Work within ESA’s Data User Element (DUE) currently includes studies into condensation trails and any effects they might have on climate change.
In addition to the scientific issues surrounding AGW, there are clearly ethical aspects too, such as those associated with the realisation that rich countries bear most of the responsibility for increased emissions of GHGs but are the least affectedw1. There are also energy considerations, and the question whether renewable sources of energy can replace fossil sources. Furthermore, economic considerations and political choices concerning climate change are closely related to energy options and greenhouse gas emissions.
The climate debate may indeed be one of the most profound issues of our time. It would be a shame if the broader public could not participate in this debate due to lack of understanding.
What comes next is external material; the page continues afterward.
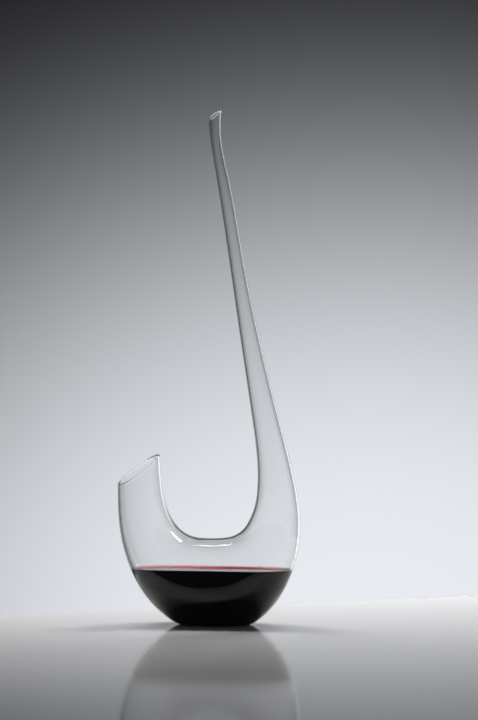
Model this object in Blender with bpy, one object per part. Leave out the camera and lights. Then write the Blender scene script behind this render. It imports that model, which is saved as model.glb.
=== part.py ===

Hence, it is important that schools teach students about climate and climate change, and that their information is accurate and up-to-date.
w1 – For a discussion of the politics of climate change see www.OpenDemocracy.net
Everyone has heard about climate change. The subject is frequently addressed by the media, but the information given is often incomplete or biased by political views. As science teachers, we have to provide students with correct information and instruments to develop critical attitudes based on facts and aimed at active citizenship.
This second of two articles by Rasmus Benestad is very useful because it presents the topic clearly and objectively, addressing the evidence for anthropogenic climate change.
I recommend this article to science teachers who are willing to update their knowledge and to secondary-school students interested in the facts and scientific evidence at the heart of this debate. The material is also particularly suitable for classroom discussion and for an interdisciplinary approach to environmental education in secondary schools.